Why is this thread tagged "C Language" and "C++"? I am pretty sure in the context of those languages there is no such thing as an ALU, and even "immediate value" is a foreign concept (although there are constants, which are related).

It's assembly. Some people use assembly in C and C++.

Intel Core 2 Quad CPU Q6600, 2.4 GHz. 3GB RAM. ATI Radeon HD 3400.

ALU is electronics though?

"Most people think, great God will come from the sky, take away everything, and make everybody feel high" - Bob Marley
This is an implementation detail that doesn't matter.

As far as the assembly programmer is concerned the data resides in a register or a memory address. When something is processed inside the CPU the black box does its magic, and the result is again stored in a register or memory address.

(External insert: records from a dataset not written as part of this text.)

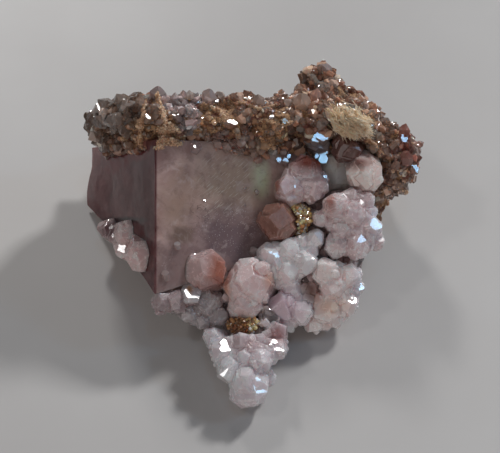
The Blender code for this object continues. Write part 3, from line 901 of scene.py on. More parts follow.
def small_grains(count, seed, corners=8):
    """Rough grains of radius 1 mm about the origin."""
    dice = np.random.default_rng(seed)
    made = []
    for _ in range(count):
        points = dice.normal(0.0, 1.0, (corners, 3))
        points /= np.linalg.norm(points, axis=1)[:, None]
        points *= dice.uniform(0.75, 1.1, (corners, 1))
        made.append(hull_arrays(hull_shape(points, 0.0)))
    return made


def small_fibres(count, seed, lengths):
    """Thin, slightly bent spikes of radius 1 mm at the foot, that stand on the origin."""
    dice = random.Random(seed)
    ring = [(math.cos(math.tau * side / 4), math.sin(math.tau * side / 4)) for side in range(4)]
    made = []
    for _ in range(count):
        length = dice.uniform(*lengths)
        bend = Vector((dice.uniform(-1, 1), dice.uniform(-1, 1), 0.0)) * length * 0.12
        points = []
        for share, width in ((0.0, 1.0), (0.55, 0.8), (1.0, 0.25)):
            middle = Vector((0.0, 0.0, length * share)) + bend * share**2
            points += [middle + Vector((x * width, y * width, 0.0)) for x, y in ring]
        faces = [(3, 2, 1), (3, 1, 0), (8, 9, 10), (8, 10, 11)]
        for level in (0, 4):
            for side in range(4):
                a, b = level + side, level + (side + 1) % 4
                faces += [(a, b, b + 4), (a, b + 4, a + 4)]
        made.append((np.array([list(point) for point in points]), np.array(faces)))
    return made


def surface_samples(mesh, count, seed):
    """Places on a mesh, evenly spread, and the normals there, in millimetres and u, v and w."""
    mesh.calc_loop_triangles()
    corners = np.empty(len(mesh.vertices) * 3, np.float32)
    mesh.vertices.foreach_get("co", corners)
    corners = corners.reshape(-1, 3) / MM
    picks = np.empty(len(mesh.loop_triangles) * 3, np.int32)
    mesh.loop_triangles.foreach_get("vertices", picks)
    triangles = corners[picks.reshape(-1, 3)]
    cross = np.cross(triangles[:, 1] - triangles[:, 0], triangles[:, 2] - triangles[:, 0])
    area = np.linalg.norm(cross, axis=1)
    dice = np.random.default_rng(seed)
    chosen = dice.choice(len(area), count, p=area / area.sum())
    one = np.sqrt(dice.random(count))
    other = dice.random(count)
    weights = np.stack([1 - one, one * (1 - other), one * other], axis=1)
    places = (triangles[chosen] * weights[..., None]).sum(axis=1)
    return places, cross[chosen] / area[chosen, None]


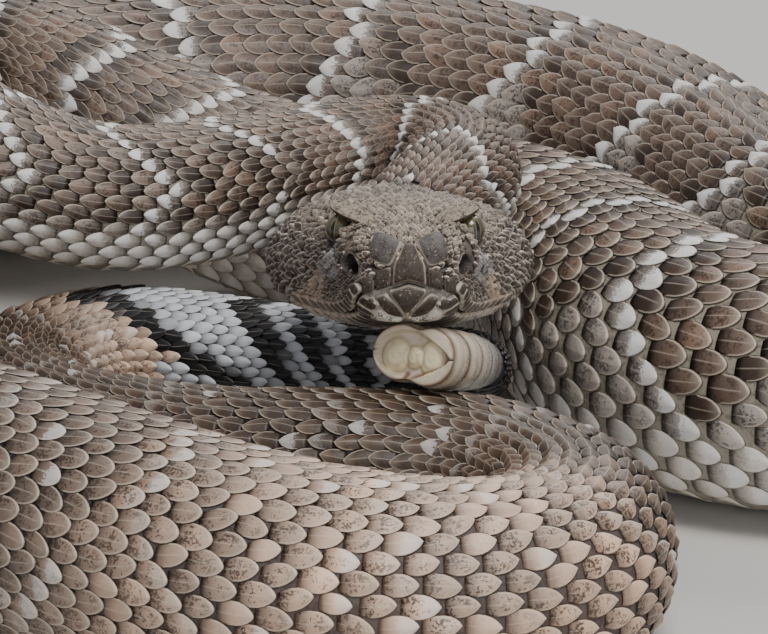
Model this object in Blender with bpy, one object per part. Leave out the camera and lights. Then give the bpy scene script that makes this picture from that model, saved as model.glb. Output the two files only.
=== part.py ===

If you are an expert writing the optimizer inside a major compiler, and if you have studied the exact micro-architecture details, including a detailed study of the processor's internal timings, then it is possible that those details might help you with some extreme pigeonhole reordering optimizations in order to save one or two total CPU cycles, so perhaps it might save a few nanoseconds.

It has nothing to do with either C or C++ languages, and really almost has nothing to do with assembly programming.
Immediate values in assembly are stored as part of the encoding of an instruction. For variable length instruction architectures, it may be that an instruction containing an immediate value has a longer encoding, than it's register or memory counterparts.